[Parts and joints as JSON]
==*==

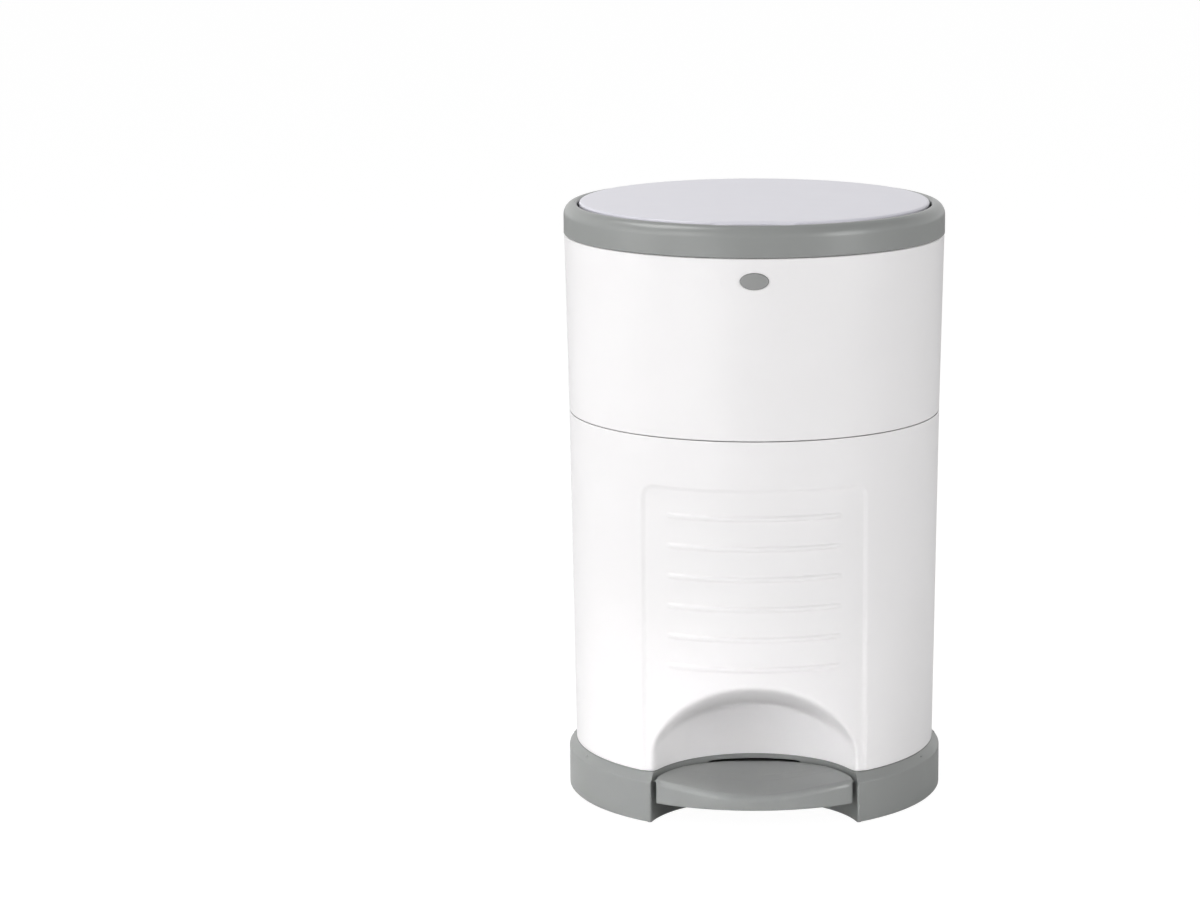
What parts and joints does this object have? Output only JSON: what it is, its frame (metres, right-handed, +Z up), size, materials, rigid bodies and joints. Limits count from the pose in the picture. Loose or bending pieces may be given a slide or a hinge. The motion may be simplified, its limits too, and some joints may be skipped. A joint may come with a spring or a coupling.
{
  "type": "nappy bin",
  "caption": "Round pedal bin for used nappies: the pedal opens the lid and trap doors together; hinged top cover for the liner, side-hung front door to empty it.",
  "frame": {"origin": "on the floor under the axis of the round pail", "axes": "+Z up along the pail, -Y towards the user and the pedal, +X to the user's right"},
  "size_m": [0.28, 0.2805, 0.442],
  "materials": {
    "white_moulding": "satin white injection moulding",
    "lid_moulding": "smooth satin white lid with a faint lilac cast",
    "grey_moulding": "fine-grained mid grey moulding",
    "black_nylon": "dark glass-filled nylon",
    "black_rubber": "soft rubber",
    "zinc_steel": "zinc-plated steel",
    "spring_steel": "bright drawn wire and strip"
  },
  "bodies": {
    "pail": {"base": "grey_moulding", "rubber_feet": "black_rubber", "body_shell": "white_moulding", "rod_channel": "white_moulding", "liner_tray": "grey_moulding", "base_screws": "zinc_steel", "tray_screws": "zinc_steel", "pedal_axle": "zinc_steel", "pedal_spring": "spring_steel", "door_hinge_pins": "zinc_steel", "cover_hinge_pin": "zinc_steel", "door_strike": "grey_moulding", "latch_housing": "grey_moulding", "latch_spring": "spring_steel"},
    "pedal_lever_set": {"pedal": "grey_moulding", "pedal_lever": "black_nylon", "pedal_screws": "zinc_steel"},
    "rod": {"push_rod": "zinc_steel", "rod_shoe": "black_nylon", "rod_cap": "black_nylon"},
    "cover": {"top_ring": "grey_moulding", "hopper": "white_moulding", "rim_seal": "black_rubber", "ring_screws": "zinc_steel", "lid_hinge_pin": "zinc_steel", "trap_springs": "spring_steel", "cover_catch": "grey_moulding"},
    "yoke": {"lift_yoke": "black_nylon"},
    "lid_set": {"lid": "lid_moulding", "lid_inner": "white_moulding"},
    "trap_left": {"trap_door_left": "grey_moulding", "trap_crank_left": "black_nylon"},
    "trap_right": {"trap_door_right": "grey_moulding", "trap_crank_right": "black_nylon"},
    "button": {"release_button": "grey_moulding", "latch_slide": "black_nylon"},
    "door": {"front_door": "white_moulding", "liner_cutter": "grey_moulding", "cutter_blade": "spring_steel", "door_catch": "grey_moulding"}
  },
  "joints": [
    {"name": "pedal_press", "type": "hinge", "parent": "pail", "child": "pedal_lever_set", "pos_m": [0, -0.02, 0.024], "axis": [1, 0, 0], "range_deg": [0, 6], "stiffness_Nm_per_rad": 1.5, "springref_deg": -14.32, "deforming": ["pedal_spring"]},
    {"name": "rod_lift", "type": "slide", "parent": "pail", "child": "rod", "axis": [0, 0, 1], "range_m": [0, 0.015]},
    {"name": "cover_swing", "type": "hinge", "parent": "pail", "child": "cover", "pos_m": [0, 0.134, 0.41], "axis": [-1, 0, 0], "range_deg": [0, 75]},
    {"name": "lid_swing", "type": "hinge", "parent": "cover", "child": "lid_set", "pos_m": [0, 0.134, 0.431], "axis": [-1, 0, 0], "range_deg": [0, 76]},
    {"name": "yoke_lift", "type": "slide", "parent": "cover", "child": "yoke", "axis": [0, 0, 1], "range_m": [0, 0.015]},
    {"name": "trap_left_drop", "type": "hinge", "parent": "cover", "child": "trap_left", "pos_m": [-0.061, 0, 0.356], "axis": [0, 1, 0], "range_deg": [0, 75], "stiffness_Nm_per_rad": 0.01, "springref_deg": -57.3},
    {"name": "trap_right_drop", "type": "hinge", "parent": "cover", "child": "trap_right", "pos_m": [0.061, 0, 0.356], "axis": [0, -1, 0], "range_deg": [0, 75], "stiffness_Nm_per_rad": 0.01, "springref_deg": -57.3},
    {"name": "button_push", "type": "slide", "parent": "pail", "child": "button", "axis": [0, 1, 0], "range_m": [0, 0.003], "stiffness_N_per_m": 400, "springref_m": -0.003, "deforming": ["latch_spring"]},
    {"name": "door_swing", "type": "hinge", "parent": "pail", "child": "door", "pos_m": [-0.12874, 0.04686, 0.16], "axis": [0, 0, -1], "range_deg": [0, 105]}
  ],
  "couplings": [
    {"joint": "rod_lift", "follows": "pedal_press", "m_per_rad": 0.1432},
    {"joint": "yoke_lift", "follows": "pedal_press", "m_per_rad": 0.1432},
    {"joint": "lid_swing", "follows": "pedal_press", "ratio": 12.66},
    {"joint": "trap_left_drop", "follows": "pedal_press", "ratio": 12.49},
    {"joint": "trap_right_drop", "follows": "pedal_press", "ratio": 12.49}
  ]
}
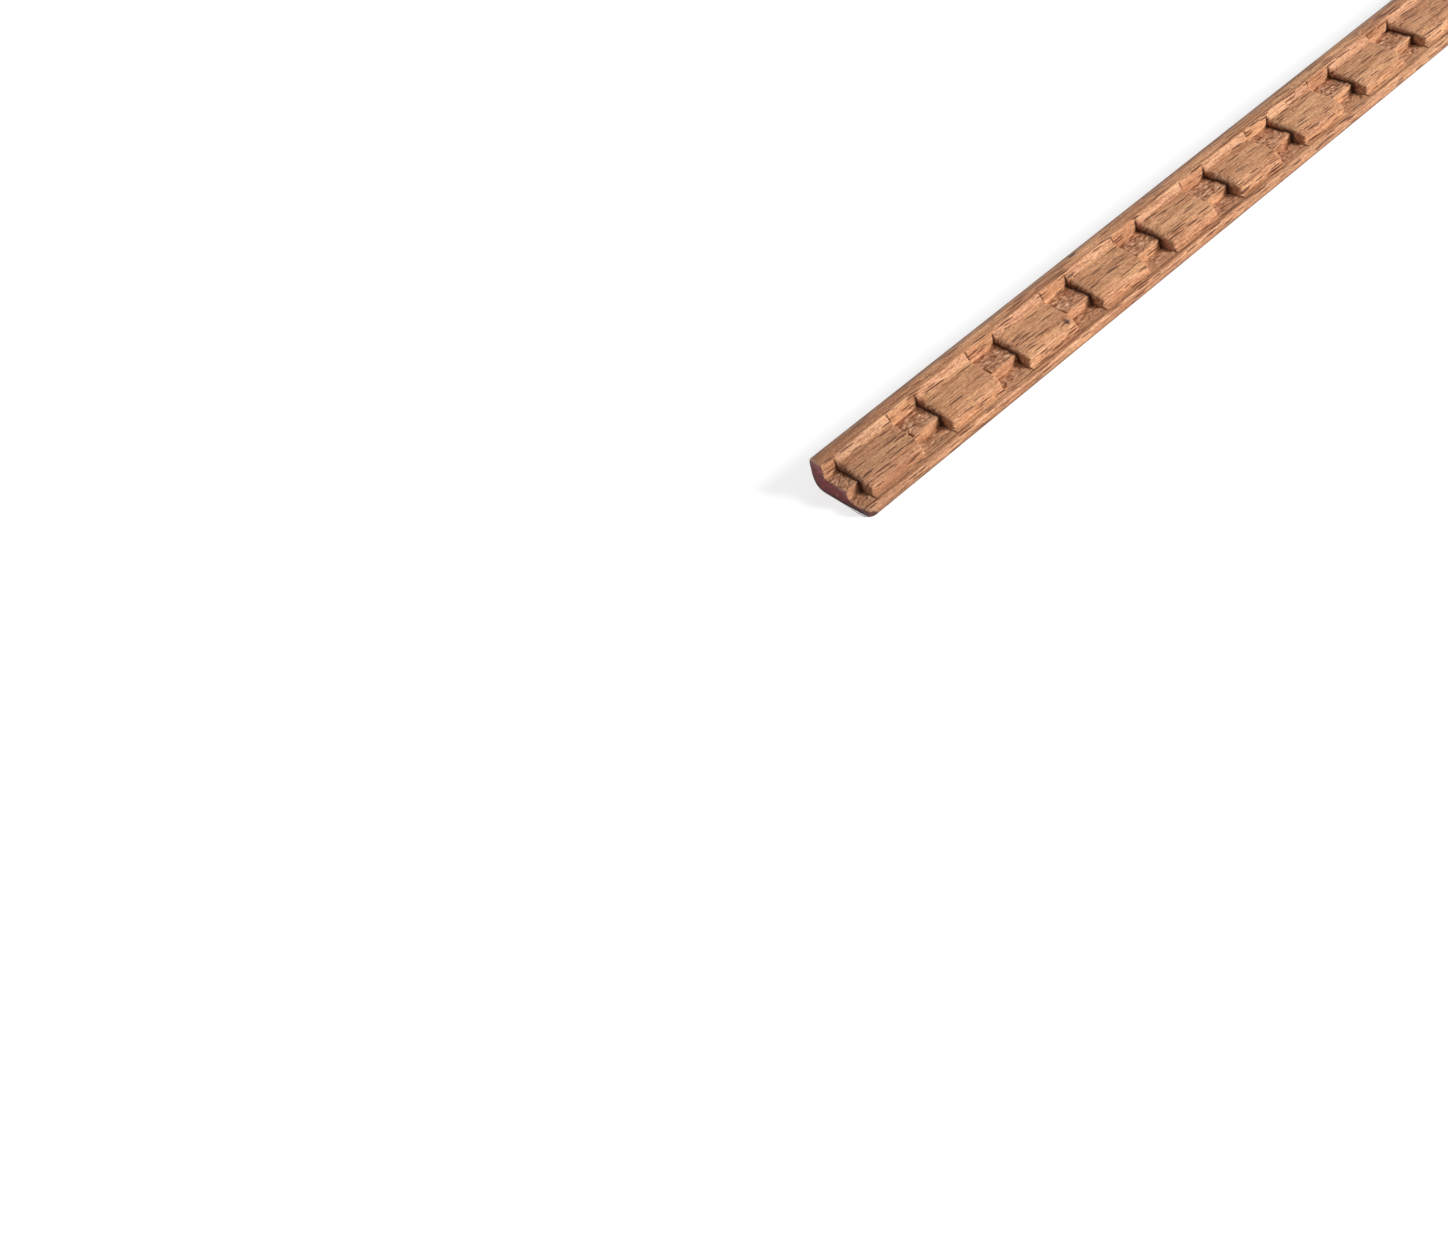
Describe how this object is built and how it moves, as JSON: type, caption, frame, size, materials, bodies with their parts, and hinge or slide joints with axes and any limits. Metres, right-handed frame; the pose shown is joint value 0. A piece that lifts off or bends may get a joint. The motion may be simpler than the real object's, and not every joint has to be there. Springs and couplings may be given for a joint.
{
  "type": "dentil trim strip",
  "caption": "Narrow wooden trim strip with a rounded rail, a row of stepped dentil blocks and a thin lip, flat on its back for gluing or pinning to a surface.",
  "frame": {"origin": "on the flat back, half way along the strip and half way across it", "axes": "+X along the strip, +Y towards the tall rail, +Z away from the back"},
  "size_m": [1, 0.02, 0.0084],
  "materials": {
    "beech": "bare beech, planed on the moulded faces and rough in the gaps"
  },
  "bodies": {
    "root": {"trim_strip": "beech"}
  },
  "joints": []
}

==*==

### Written instruction
Write out again, exactly, the lines from the one holding "Describe how this" through the end of the listing, with both ends included.

### Exercise result
Describe how this object is built and how it moves, as JSON: type, caption, frame, size, materials, bodies with their parts, and hinge or slide joints with axes and any limits. Metres, right-handed frame; the pose shown is joint value 0. A piece that lifts off or bends may get a joint. The motion may be simpler than the real object's, and not every joint has to be there. Springs and couplings may be given for a joint.
{
  "type": "dentil trim strip",
  "caption": "Narrow wooden trim strip with a rounded rail, a row of stepped dentil blocks and a thin lip, flat on its back for gluing or pinning to a surface.",
  "frame": {"origin": "on the flat back, half way along the strip and half way across it", "axes": "+X along the strip, +Y towards the tall rail, +Z away from the back"},
  "size_m": [1, 0.02, 0.0084],
  "materials": {
    "beech": "bare beech, planed on the moulded faces and rough in the gaps"
  },
  "bodies": {
    "root": {"trim_strip": "beech"}
  },
  "joints": []
}